I know about the debate and how some people feel about its being too much like bmx, But i like the idea and I think im gonna try it. Im between the short funn stiffy fork and the dmr trailblade 2 fork.

Has anyone used either fork? If I switch, I'll have a full-on street bike and I won't have to worry about anything very important being trashed on my bike. (I allready replaced the rear disc with a V).

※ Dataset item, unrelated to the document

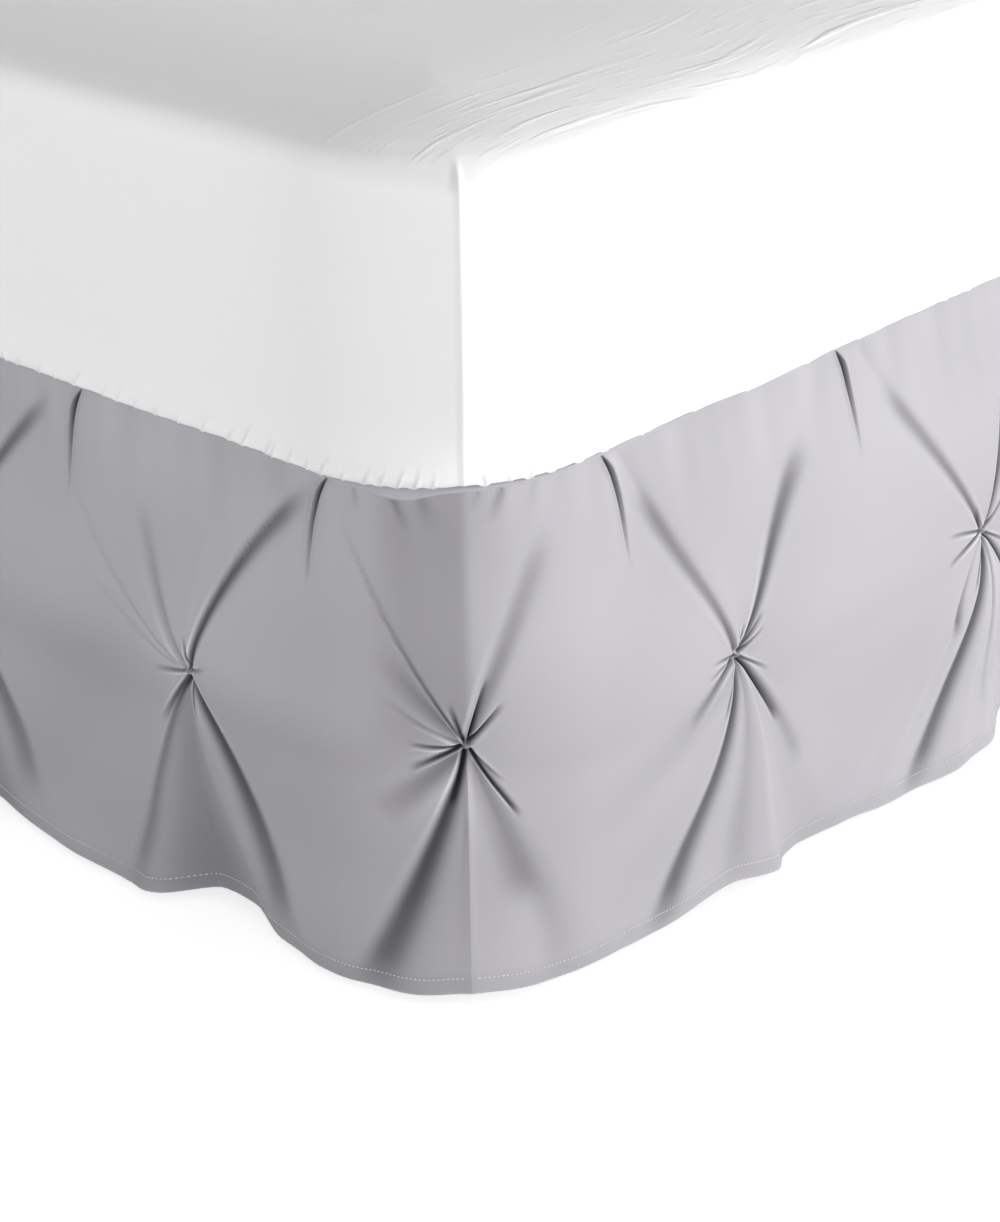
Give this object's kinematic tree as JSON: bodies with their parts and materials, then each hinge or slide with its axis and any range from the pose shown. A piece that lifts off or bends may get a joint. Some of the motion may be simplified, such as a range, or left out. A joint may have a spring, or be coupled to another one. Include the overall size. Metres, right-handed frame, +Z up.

The fork being replaced is a Z1 Lowered to 80mm


----------



## atomrcrkhsbiker (Sep 23, 2005)

The trailblade is nicer but it is also more expensive I think. The funn is cheaper and good.


----------



## inkdwheels (Apr 14, 2005)

All I need now is someone who wants my Z1


----------



## todd_freeride (Aug 9, 2005)

go for the funn, the fun has a 20mm through axle VS the trailblade is QR I have tryed bolth forks, they feel the same, the funn I think is a little more burly and looks a lot cooler than the trailblade. plus the funn has this wierd feel to it, its kinda undescribable, but its a good thing.


----------



## atomrcrkhsbiker (Sep 23, 2005)

todd_freeride said:


> go for the funn, the fun has a 20mm through axle VS the trailblade is QR I have tryed bolth forks, they feel the same, the funn I think is a little more burly and looks a lot cooler than the trailblade. plus the funn has this wierd feel to it, its kinda undescribable, but its a good thing.


Oh, I thought they were both 20mm thru axle, my bad...


----------



## BikeSATORI (Mar 20, 2004)

atom... you were right, TrailBlade II is 20mm thru and more expensive...


----------



## inkdwheels (Apr 14, 2005)

Well the F.U.N.N. Stiffy firgid fork is on the way. I found a used one and its the long model so it should work out fine. It has the same axle to crown length as my Z1 lowered to 80mm. With that and the MacNeil seatpost&seat combo I ordered I should drop nealry 2 lbs from the bike.


----------



## atomrcrkhsbiker (Sep 23, 2005)

Sounds sweet! What bike are you putting the fork on? and Make sure you post pics when its built:thumbsup:


----------



## inkdwheels (Apr 14, 2005)

Its going on a beanshee scratch


----------